Selain itu, UU Perubahan UU Perlindungan Anak menetapkan bahwa orang yang melakukan pelanggaran terhadap anak harus dikenakan sanksi pidana dan denda yang berat. Tujuannya adalah untuk memberikan efek jera dan mendorong tindakan konkret untuk memulihkan kembali anak-anak korban dan pelaku 15 kejahatan. Ini harus dilakukan untuk mencegah anak-anak yang menjadi korban kekerasan atau pelaku kejahatan menjadi pelaku yang sama di kemudian hari. Selain itu, undang-undang ini mengatur pemberatan sanksi bagi pelaku kejahatan terhadap orang yang masih memiliki hubungan kekeluargaan atau kerabat (orang tua atau wali, pengasuh anak, pendidik atau tenaga kependidikan, serta korporasi).
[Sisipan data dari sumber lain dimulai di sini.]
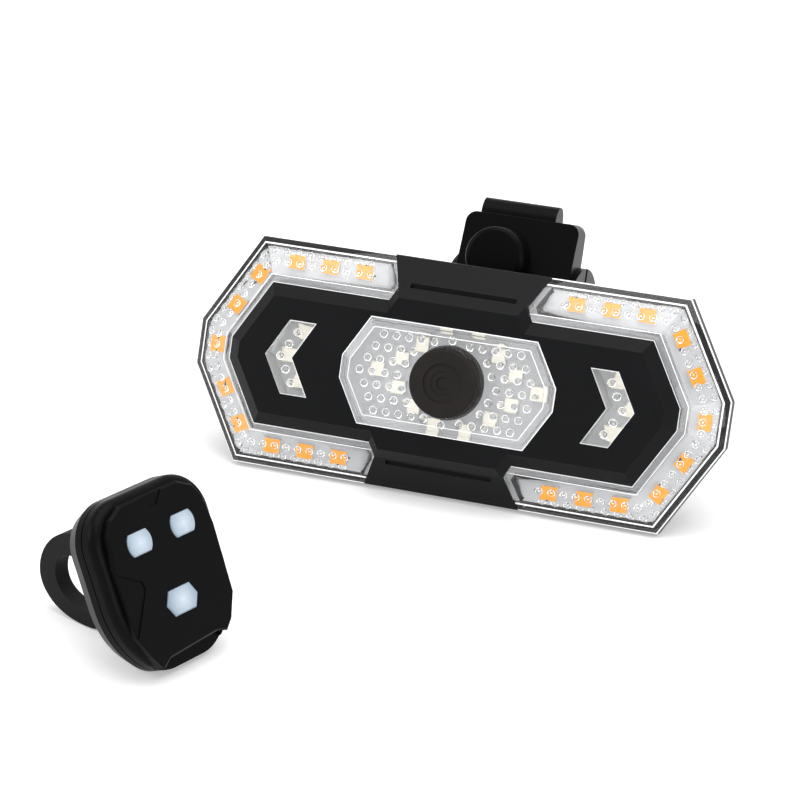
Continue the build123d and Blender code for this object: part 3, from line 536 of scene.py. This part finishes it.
def window_reach(turns, inset):
    """Distance from the middle to the window's outline, drawn in by an inset, at given angles."""
    side, top, tip = window_sides(inset)
    run = np.abs(np.cos(turns))
    climb = np.abs(np.sin(turns))
    edge = (side * np.sin(slant) + tip * np.cos(slant)) / (run * np.sin(slant) + climb * np.cos(slant))
    return np.minimum(np.minimum(side / np.maximum(run, least), top / np.maximum(climb, least)), edge)


turns = np.linspace(0, 2 * np.pi, ring_turns, endpoint=False)
for _, inset in rings[2:]:
    side, top, tip = window_sides(inset)
    corner = side - (top - tip) / np.tan(slant)
    bends = np.array([np.arctan2(tip, side), np.arctan2(top, corner)])
    turns = np.concatenate([turns, bends, np.pi - bends, np.pi + bends, 2 * np.pi - bends])
turns = np.unique(turns.round(5))
loops = []
for depth, inset in rings:
    reach = np.full(len(turns), button_hole) if inset is None else window_reach(turns, inset)
    loops.append(np.stack([reach * np.cos(turns), np.full(len(turns), depth), reach * np.sin(turns)], -1))
here = np.arange(len(rings) * len(turns)).reshape(len(rings), -1)
after = np.roll(here, -1, 1)
skin = np.stack([here, after, np.roll(after, -1, 0), np.roll(here, -1, 0)], -1)
window = mesh_object("center_window", on_light(np.concatenate(loops)), skin.reshape(-1, 4).tolist())
for finish in (acrylic, cover_black, highlight_edge):
    window.data.materials.append(finish.material)
slots = np.zeros(here.shape, int)
# The two bevelled rings of the front take the painted edge highlight.
slots[list(highlight_rings)] = 2
window.data.polygons.foreach_set("material_index", slots.ravel())

center_inner = 0.7
row_height = 2.53
first_reach = 17.96
button_keep_off = 8.0
middle_keep_off = 3.0
middle_dome_z = 8.3
lattice = [(side * (first_reach - dome_spacing * (abs(k) / 2 + n)), row_height * k)
           for k in range(-3, 4) for n in range(7) for side in (1, -1)]
center_domes = [(x, center_inner, z) for x, z in lattice
                if np.hypot(x, z) > button_keep_off and abs(x) > middle_keep_off]
center_domes += [(0.0, center_inner, middle_dome_z), (0.0, center_inner, -middle_dome_z)]
join_domes(window, [(np.array(center_domes), (0, 1, 0))], "center_lens")

arrow_inner = 2.4
arrow_dome_pitch = 2.5
arrow_dome_z = arrow_dome_pitch * np.arange(-2, 3)
for name, node, side in (("arrow_window_right", "arrow_lens_right", 1),
                         ("arrow_window_left", "arrow_lens_left", -1)):
    depths = np.full(len(arrow_dome_z), arrow_inner)
    row = np.stack([side * arrow_line(arrow_dome_z), depths, arrow_dome_z], -1)
    copied_lens(name, node, [(row, (0, 1, 0))])

# Power button
# A silicone cap that stands through the centre lens. Charcoal rubber with a faint brown cast, a rolled
# edge and rings moulded into its top, which catch the light as thin lines.
charcoal = Finish("charcoal_silicone", Specular_IOR_Level=0.12)
dust = charcoal.noise(300.0, 3.0)
charcoal.set(Base_Color=charcoal.blend(dust, (0.011, 0.0095, 0.0088, 1), (0.021, 0.018, 0.0165, 1)))
charcoal.set(Roughness=0.5 + 0.1 * dust, Normal=charcoal.bump(charcoal.noise(1800.0), 0.02 * mm, 0.5))
dress(charcoal, "power_button")

# Remote shells
# Two black ABS shells with a silicone seal between them, screwed together from the back. The mould is
# polished more than the light's, so the raised face has a fine satin grain.
remote_black = moulded_black("remote_black", 0.0028, 0.32, 0.02, 0.06)
dress(remote_black, "remote_front_cover", "remote_back_cover")

# Remote buttons
# Three caps of translucent pale blue silicone. Each carries painted light: it is lighter in its centre than at
# its rim, as if lit from below through a thinner middle, and has a faint painted glow.
press = next(j for j in frame["joints"] if j["name"] == "remote_left_button_press")
strap = next(m for m in frame["record"]["mounts"] if m["name"] == "handlebar_strap")
remote_x = np.array(strap["axis"])
remote_y = np.array(press["axis"])
remote_z = np.cross(remote_x, remote_y)
strap_y = 19.05
strap_z = -0.8
glow_radius = 3.4
remote_origin = np.array(strap["pos_m"]) - (strap_y * remote_y + strap_z * remote_z) * mm
for node, x, z in (("remote_button_left", -5.45, 5.8), ("remote_button_right", 5.45, 5.8),
                   ("remote_button_lower", 0.0, -6.5)):
    ice = Finish(node + "_silicone", Specular_IOR_Level=0.5, Coat_Weight=0.2)
    dx = ice.along(remote_x, remote_origin) - x
    dz = ice.along(remote_z, remote_origin) - z
    # Painted light: a lighter middle round each button's centre, mixed with random mottling.
    middle = (1 - (dx * dx + dz * dz).math("SQRT") / glow_radius).math("ADD", 0.0, clamp=True)
    glow_and_mottle = middle * (0.8 + 0.5 * ice.noise(1200.0))
    ice.set(Base_Color=ice.blend(glow_and_mottle, (0.27, 0.36, 0.44, 1), (0.60, 0.68, 0.78, 1)))
    ice.set(Roughness=0.3 + 0.1 * ice.noise(800.0))
    # A faint painted glow over the whole cap.
    ice.set(Emission_Color=(0.75, 0.88, 1.0, 1), Emission_Strength=0.03)
    dress(ice, node)

# Studio: floor, lights and camera
# A white sweep that stays white to the camera and in reflections while it keeps soft shadows, a big soft
# lamp above, two weaker ones at the sides, and the camera where the photograph was taken.
floor_mesh = bpy.data.meshes.new("floor")
reach = 3.0
floor_mesh.from_pydata([(-reach, -reach, 0), (reach, -reach, 0), (reach, reach, 0), (-reach, reach, 0)], [],
                       [(0, 1, 2, 3)])
floor = bpy.data.objects.new("floor", floor_mesh)
bpy.context.scene.collection.objects.link(floor)
paper = Finish("white_paper", Roughness=0.9, Specular_IOR_Level=0.1, Base_Color=(0.9, 0.9, 0.9, 1))
paper_glow = 0.32
ray = paper.tree.nodes.new("ShaderNodeLightPath")
direct = Signal(paper, ray.outputs["Is Camera Ray"])
mirrored = Signal(paper, ray.outputs["Is Glossy Ray"])
through = Signal(paper, ray.outputs["Is Transmission Ray"])
seen = direct.math("MAXIMUM", mirrored).math("MAXIMUM", through)
paper.set(Emission_Color=(1, 1, 1, 1), Emission_Strength=seen * paper_glow)
floor_mesh.materials.append(paper.material)

world = bpy.data.worlds.new("studio")
bpy.context.scene.world = world
world.use_nodes = True
tree = world.node_tree
tree.nodes.clear()
background = tree.nodes.new("ShaderNodeBackground")
background.inputs["Color"].default_value = (1, 1, 1, 1)
room_light = 0.55
room_seen = 1.0
path = tree.nodes.new("ShaderNodeLightPath")
strength = tree.nodes.new("ShaderNodeMix")
strength.data_type = "FLOAT"
strength.inputs[2].default_value = room_light
strength.inputs[3].default_value = room_seen
mirrored = tree.nodes.new("ShaderNodeMath")
mirrored.operation = "MAXIMUM"
seen = tree.nodes.new("ShaderNodeMath")
seen.operation = "MAXIMUM"
tree.links.new(path.outputs["Is Camera Ray"], mirrored.inputs[0])
tree.links.new(path.outputs["Is Glossy Ray"], mirrored.inputs[1])
tree.links.new(mirrored.outputs[0], seen.inputs[0])
tree.links.new(path.outputs["Is Transmission Ray"], seen.inputs[1])
tree.links.new(seen.outputs[0], strength.inputs[0])
tree.links.new(strength.outputs[0], background.inputs["Strength"])
output = tree.nodes.new("ShaderNodeOutputWorld")
tree.links.new(background.outputs[0], output.inputs["Surface"])

aim_point = Vector((-0.01, 0.0, 0.02))
for name, place, size, power in (("top_softbox", (0.1, -0.05, 0.9), 0.9, 6.0),
                                 ("left_softbox", (-0.8, -0.5, 0.5), 0.5, 2.5),
                                 ("right_softbox", (0.8, -0.6, 0.35), 0.5, 2.0)):
    lamp = bpy.data.lights.new(name, "AREA")
    lamp.size = size
    lamp.energy = power
    lamp_object = bpy.data.objects.new(name, lamp)
    lamp_object.location = place
    lamp_object.rotation_euler = (aim_point - Vector(place)).to_track_quat("-Z", "Y").to_euler()
    bpy.context.scene.collection.objects.link(lamp_object)

camera_place = on_light([144.04, -546.46, 38.16])
view_way = np.array([-0.26866, 0.96027, -0.07548]) @ np.array([light_x, light_y, light_z])
image_up = np.array([-0.1571, 0.0336, 0.987]) @ np.array([light_x, light_y, light_z])
camera = bpy.data.cameras.new("camera")
camera.lens = 130
camera.sensor_width = 36
camera.clip_start = 0.01
camera_object = bpy.data.objects.new("camera", camera)
back = -Vector(view_way).normalized()
up = (Vector(image_up) - Vector(image_up).dot(back) * back).normalized()
side = up.cross(back)
turned = Matrix((side, up, back)).transposed().to_4x4()
camera_object.matrix_world = Matrix.Translation(Vector(camera_place)) @ turned
bpy.context.scene.collection.objects.link(camera_object)
bpy.context.scene.camera = camera_object
bpy.context.scene.view_settings.view_transform = "Standard"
KEWAJIBAN NEGARA DAN PEMERINTAH TERHADAP PERLINDUNGAN ANAK
Koordinasi kerja sama kegiatan perlindungan anak perlu dilakukan dalam rangka mencegah ketidakseimbangan kegiatan perlindungan anak secara keseluruhan. Kewajiban dan tanggungjawab Negara dan Pemerintah dalam usaha perlindungan anak diatur dalam Undang-undang Nomor 35 Tahun 2014 yaitu:
- Negara, Pemerintah, dan Pemerintah Daerah berkewajiban dan bertanggung jawab menghormati pemenuhan Hak Anak tanpa membedakan suku, agama, ras, golongan, jenis kelamin, etnik,
- Negara, Pemerintah, dan Pemerintah Daerah berkewajiban dan bertanggung jawab memberikan dukungan sarana, prasarana, dan ketersediaan sumber daya manusia dalam penyelenggaraan Perlindungan Anak (Pasal 22);
- Negara, Pemerintah, dan Pemerintah Daerah menjamin perlindungan, pemeliharaan kesejahteraan dan mengawasi penyelenggaraan perlindungan Anak dengan memperhatikan hak dan kewajiban Orang Tua, Wali, atau orang lain yang secara hukum bertanggung jawab terhadap Anak. (Pasal 23);
- Negara, Pemerintah, dan Pemerintah Daerah menjamin Anak untuk mempergunakan haknya dalam menyampaikan pendapat sesuai dengan usia dan tingkat kecerdasan Anak (Pasal 24).
- Kewajiban dan tanggung jawab Masyarakat terhadap Perlindungan Anak melibatkan organisasi kemasyarakatan, akademisi, dan pemerhati Anak, dilaksanakan melalui kegiatan peran Masyarakat dalam penyelenggaraan Perlindungan Anak. (Pasal 25).